As the network's Craig Caplan noted via Twitter, it wasn't necessarily furloughed workers or the country's current government shutdown -- the longest in U.S. history -- that captivated Sen. Bill Cassidy (R-LA) at one point Friday morning. Rather, with time to talk from the Senate floor, Cassidy unloaded on what he deemed "the most blatant and consequential blown call in NFL history."

Cassidy, it should be noted, spoke about the shutdown the day before, urging both Democrats and Republicans to come together and negotiate and introducing legislation to pay federal workers during the process.

But he was 100-percent serious about the Saints on Friday.

Complete with posters of a Times-Picayune front page reading "Reffing Unbelievable" and an enlarged photo of the infamous uncalled pass interference by Rams cornerback Nickell Robey-Coleman, he unveiled a full presentation.

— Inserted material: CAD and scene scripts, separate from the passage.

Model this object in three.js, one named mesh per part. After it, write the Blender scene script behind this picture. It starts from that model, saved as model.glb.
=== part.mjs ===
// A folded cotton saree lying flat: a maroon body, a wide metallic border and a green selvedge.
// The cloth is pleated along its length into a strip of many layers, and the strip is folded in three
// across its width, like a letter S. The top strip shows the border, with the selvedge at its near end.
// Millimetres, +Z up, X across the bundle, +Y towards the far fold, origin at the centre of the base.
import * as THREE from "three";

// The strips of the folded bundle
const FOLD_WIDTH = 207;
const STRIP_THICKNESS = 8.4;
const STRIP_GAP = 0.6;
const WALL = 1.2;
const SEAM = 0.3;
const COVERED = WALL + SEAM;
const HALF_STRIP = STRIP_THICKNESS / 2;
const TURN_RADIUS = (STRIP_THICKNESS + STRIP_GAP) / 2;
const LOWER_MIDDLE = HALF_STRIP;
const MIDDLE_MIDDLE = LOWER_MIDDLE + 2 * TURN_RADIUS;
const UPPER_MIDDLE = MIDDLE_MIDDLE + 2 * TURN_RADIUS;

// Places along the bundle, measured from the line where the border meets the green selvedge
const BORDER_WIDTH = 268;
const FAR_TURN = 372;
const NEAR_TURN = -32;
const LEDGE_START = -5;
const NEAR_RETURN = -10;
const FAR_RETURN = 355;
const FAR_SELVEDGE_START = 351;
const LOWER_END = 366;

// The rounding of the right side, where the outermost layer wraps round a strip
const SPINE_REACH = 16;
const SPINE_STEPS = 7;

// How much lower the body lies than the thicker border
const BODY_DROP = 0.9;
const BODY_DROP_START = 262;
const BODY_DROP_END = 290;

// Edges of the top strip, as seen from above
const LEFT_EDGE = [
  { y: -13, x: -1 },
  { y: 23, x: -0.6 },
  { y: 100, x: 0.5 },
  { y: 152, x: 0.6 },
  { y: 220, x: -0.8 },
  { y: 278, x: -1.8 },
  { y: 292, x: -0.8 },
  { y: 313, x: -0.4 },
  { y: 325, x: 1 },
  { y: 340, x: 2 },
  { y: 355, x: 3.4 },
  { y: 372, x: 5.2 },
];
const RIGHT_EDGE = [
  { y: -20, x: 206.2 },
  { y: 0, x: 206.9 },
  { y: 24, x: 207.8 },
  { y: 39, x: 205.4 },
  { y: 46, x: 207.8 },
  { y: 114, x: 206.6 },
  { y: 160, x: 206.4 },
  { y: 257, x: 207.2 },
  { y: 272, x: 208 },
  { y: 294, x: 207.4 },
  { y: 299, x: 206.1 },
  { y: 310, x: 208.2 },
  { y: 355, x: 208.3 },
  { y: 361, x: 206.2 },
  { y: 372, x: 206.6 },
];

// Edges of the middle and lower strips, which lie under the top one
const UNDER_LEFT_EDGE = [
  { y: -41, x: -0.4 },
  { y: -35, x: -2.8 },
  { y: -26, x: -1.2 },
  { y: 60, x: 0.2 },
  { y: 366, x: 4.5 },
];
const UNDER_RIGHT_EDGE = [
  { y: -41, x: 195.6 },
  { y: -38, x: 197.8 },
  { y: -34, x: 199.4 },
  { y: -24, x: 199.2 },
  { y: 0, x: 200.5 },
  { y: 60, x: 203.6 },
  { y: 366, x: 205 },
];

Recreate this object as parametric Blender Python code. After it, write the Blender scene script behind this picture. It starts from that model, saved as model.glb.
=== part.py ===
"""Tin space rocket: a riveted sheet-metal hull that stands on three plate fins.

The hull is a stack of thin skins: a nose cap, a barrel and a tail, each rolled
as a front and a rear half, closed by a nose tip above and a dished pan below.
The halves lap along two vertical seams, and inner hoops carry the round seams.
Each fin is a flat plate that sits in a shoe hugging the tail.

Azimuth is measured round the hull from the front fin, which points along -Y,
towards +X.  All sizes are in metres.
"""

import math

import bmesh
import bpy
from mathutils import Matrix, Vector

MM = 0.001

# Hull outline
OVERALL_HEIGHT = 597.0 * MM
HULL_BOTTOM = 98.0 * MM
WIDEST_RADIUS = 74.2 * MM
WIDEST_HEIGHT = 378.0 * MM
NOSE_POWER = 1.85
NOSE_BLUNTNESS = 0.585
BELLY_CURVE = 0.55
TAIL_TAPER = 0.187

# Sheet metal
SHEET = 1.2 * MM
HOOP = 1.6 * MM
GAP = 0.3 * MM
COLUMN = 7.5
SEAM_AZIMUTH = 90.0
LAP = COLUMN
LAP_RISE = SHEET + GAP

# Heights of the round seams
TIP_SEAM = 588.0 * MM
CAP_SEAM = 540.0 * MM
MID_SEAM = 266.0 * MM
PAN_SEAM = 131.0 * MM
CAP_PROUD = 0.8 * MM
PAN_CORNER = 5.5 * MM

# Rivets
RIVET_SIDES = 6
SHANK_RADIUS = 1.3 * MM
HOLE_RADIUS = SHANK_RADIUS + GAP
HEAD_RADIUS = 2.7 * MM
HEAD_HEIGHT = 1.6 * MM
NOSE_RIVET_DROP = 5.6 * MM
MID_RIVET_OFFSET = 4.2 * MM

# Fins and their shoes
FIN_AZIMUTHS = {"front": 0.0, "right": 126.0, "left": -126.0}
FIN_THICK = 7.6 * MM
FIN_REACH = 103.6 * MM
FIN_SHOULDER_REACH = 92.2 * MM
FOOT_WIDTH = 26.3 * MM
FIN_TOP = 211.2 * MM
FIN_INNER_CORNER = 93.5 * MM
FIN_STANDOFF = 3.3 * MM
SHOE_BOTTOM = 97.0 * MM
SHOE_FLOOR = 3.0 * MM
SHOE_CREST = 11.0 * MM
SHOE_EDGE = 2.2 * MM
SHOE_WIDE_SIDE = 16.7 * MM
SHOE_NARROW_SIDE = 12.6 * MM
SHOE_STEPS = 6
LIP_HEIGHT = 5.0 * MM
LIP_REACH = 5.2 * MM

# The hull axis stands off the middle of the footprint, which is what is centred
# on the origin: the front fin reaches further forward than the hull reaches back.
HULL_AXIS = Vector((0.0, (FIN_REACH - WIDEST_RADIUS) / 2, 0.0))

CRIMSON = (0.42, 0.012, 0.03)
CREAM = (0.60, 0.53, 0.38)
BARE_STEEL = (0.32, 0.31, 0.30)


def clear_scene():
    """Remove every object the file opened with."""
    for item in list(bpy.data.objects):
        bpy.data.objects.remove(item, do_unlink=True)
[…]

"Football's more than a game," he said, per Caplan. "It is part of our culture, and I would say the NFL has a responsibility to the millions of fans across the country to ensure the integrity of the game and to answer these questions and perhaps a few others."

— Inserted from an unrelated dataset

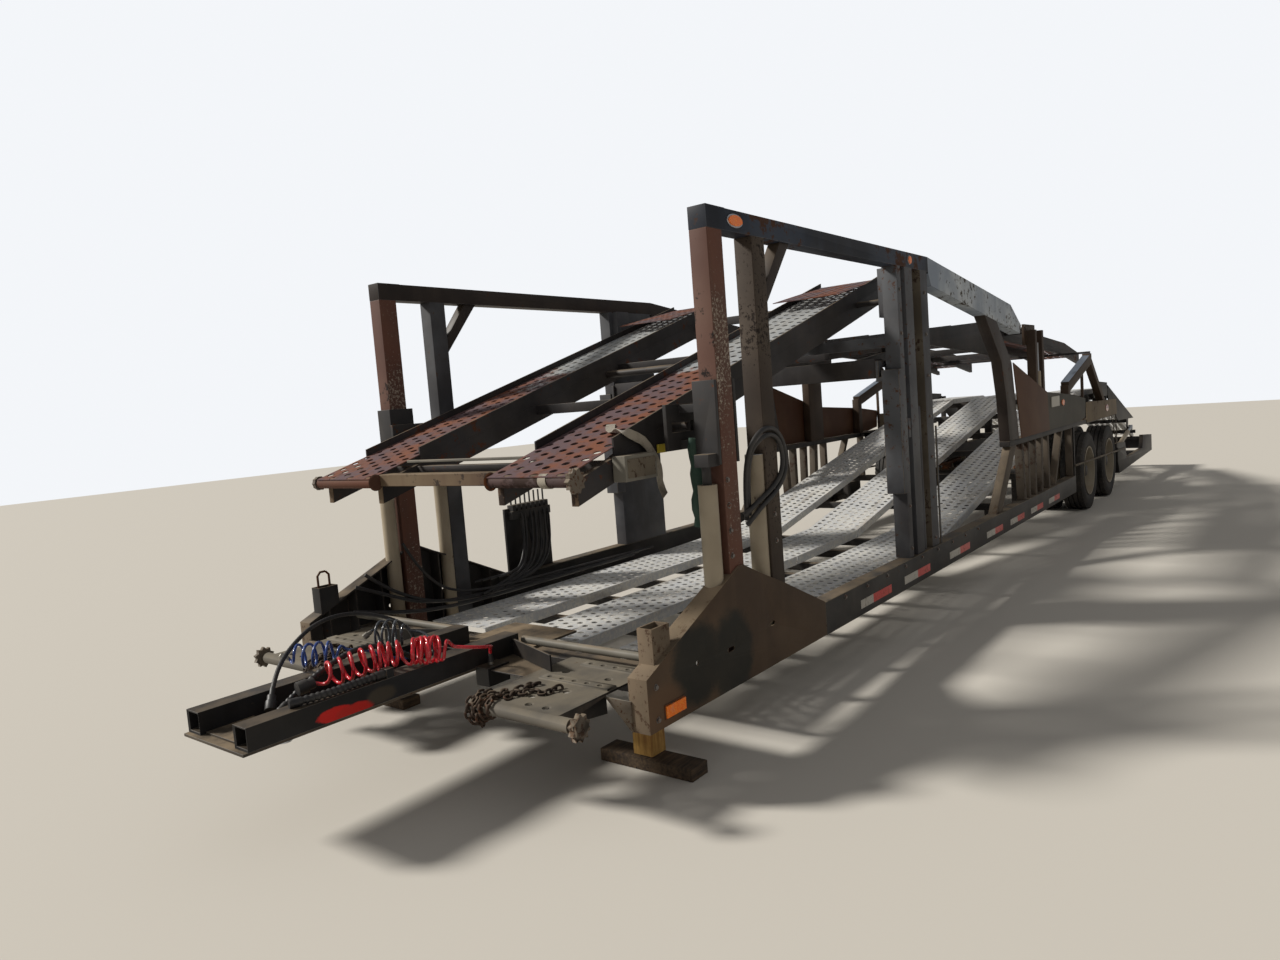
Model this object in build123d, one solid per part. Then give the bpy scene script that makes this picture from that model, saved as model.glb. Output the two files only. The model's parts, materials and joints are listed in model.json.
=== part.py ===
from build123d import *
import math
import os

# Stations are measured from the front edge of the side gussets, in millimetres.
# X runs forward, Y to the trailer's left and Z up from the ground.
HALF_W = 1295.5
NOSE_X = 1164.0
TAIL_X = -13700.0
SHIFT_X = -(NOSE_X + TAIL_X) / 2
PLATE = 8.0
PIN_FIT = 0.05
MOVE_GAP = 6.0
SHOE_GAP = 0.3

# Side frame
GUSSET_LOW_Z = 313.0
GUSSET_TOP = [(0, 545.5), (-766, 872), (-814, 871), (-942, 811), (-1207, 699), (-1640, 501)]
GUSSET_REAR_X = -1640.0
FLANGE_IN_Y = HALF_W - 100.0
SIDE_CLEAR = 11.5
POST_DEPTH = 100.0
WEB_DEPTH = 90.0
SILL_LOW_Z = 310.0
SILL_TOP_Z = 497.0
SILL_REAR_X = -8000.0

# Upright posts and top rails
POST_Y = (HALF_W - SIDE_CLEAR - POST_DEPTH, HALF_W - SIDE_CLEAR)
WEB_Y = (HALF_W - SIDE_CLEAR - WEB_DEPTH, HALF_W - SIDE_CLEAR)
POST_FOOT_Z = GUSSET_LOW_Z + PLATE
POST_A_X = (-832.0, -705.0)
POST_B_X = (-1225.0, -1100.0)
POST_D_X = (-3530.0, -2960.0)
POST_D_RAILS = [(-3030.0, -2960.0), (-3240.0, -3105.0), (-3530.0, -3394.0)]
RAIL_TOP_Z = 2556.0
RAIL_LOW_Z = 2454.0
CAP_TOP_Z = 2558.0
KINK_X = -3551.0
RAIL_TAIL = [(-5650, 2308), (-5977, 2130), (-5922, 2056)]
SLOPE_BOX_D = 200.0

# Lower deck: flat part, ramp up over the wheels, crest and tail
TRACK_BANDS = [(528.0, 1025.0), (-237.0, 237.0), (-1025.0, -528.0)]
TRACK_PLATE = 5.0
TRACK_D = 64.0
FLAT_Z = 395.0
FLAT_X = (-3300.0, -750.0)
LANDING_X = (-4430.0, -3320.0)
RAMP_FOOT = (-4450.0, 418.0)
RAMP_SLOPE = 0.1967
RAMP_MID_X = -7200.0
RAMP_TOP_X = -9500.0
CREST_REAR_X = -10880.0
TAIL_SLOPE = 0.303
TAIL_TRACK_X = (-13690.0, -10890.0)
CROSS_D = 60.0
CROSS_HALF = 30.0

# Body sides over the wheels
BEAM_Z = (1040.0, 1090.0)
BEAM_X = (-10720.0, -5450.0)
PANEL_Y = (POST_Y[1], POST_Y[1] + PLATE)

# Upper decks
DECK_BAND = (445.0, 947.0)
BEAM_W = 40.0
DECK_BEAM_D = 112.0
FLANGE_UP = 40.0
FLANGE_DOWN = 48.0
FDECK_FRONT = (5.0, 1392.0)
FDECK_SLOPE = 0.296
FDECK_REAR_X = -3560.0
FDECK_PIVOT = (-3080.0, 2240.0)
MDECK_FRONT = (-3570.0, 2010.0)
MDECK_SLOPE = 0.0647
MDECK_REAR_X = -6540.0
MDECK_PIVOT = (-6470.0, 2120.0)
RDECK_FRONT = (-6580.0, 2160.0)
RDECK_SLOPE = -0.0625
RDECK_KNEE_X = -9300.0
RDECK_REAR = (-10120.0, 1860.0)
RDECK_PIVOT = (-6670.0, 2100.0)
MAST_X = (-6830.0, -6500.0)
MAST_TOP_Z = 2105.0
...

While the NFL has yet to formally address the officiating in the Rams-Saints game, which has even spawned lawsuits by perturbed New Orleans fans, the league unofficially announced Friday that Robey-Coleman has been fined almost $27,000 for the helmet-to-helmet hit on the uncalled play at large. No word yet on whether Cassidy, who just so happens to represent the Saints' home state, is planning to offer his response to the Senate.

Depending on how you look at this, of course, it's either an indication of how things are running in the government or some kind of divine punishment for Saints fans who just want to move on -- or both.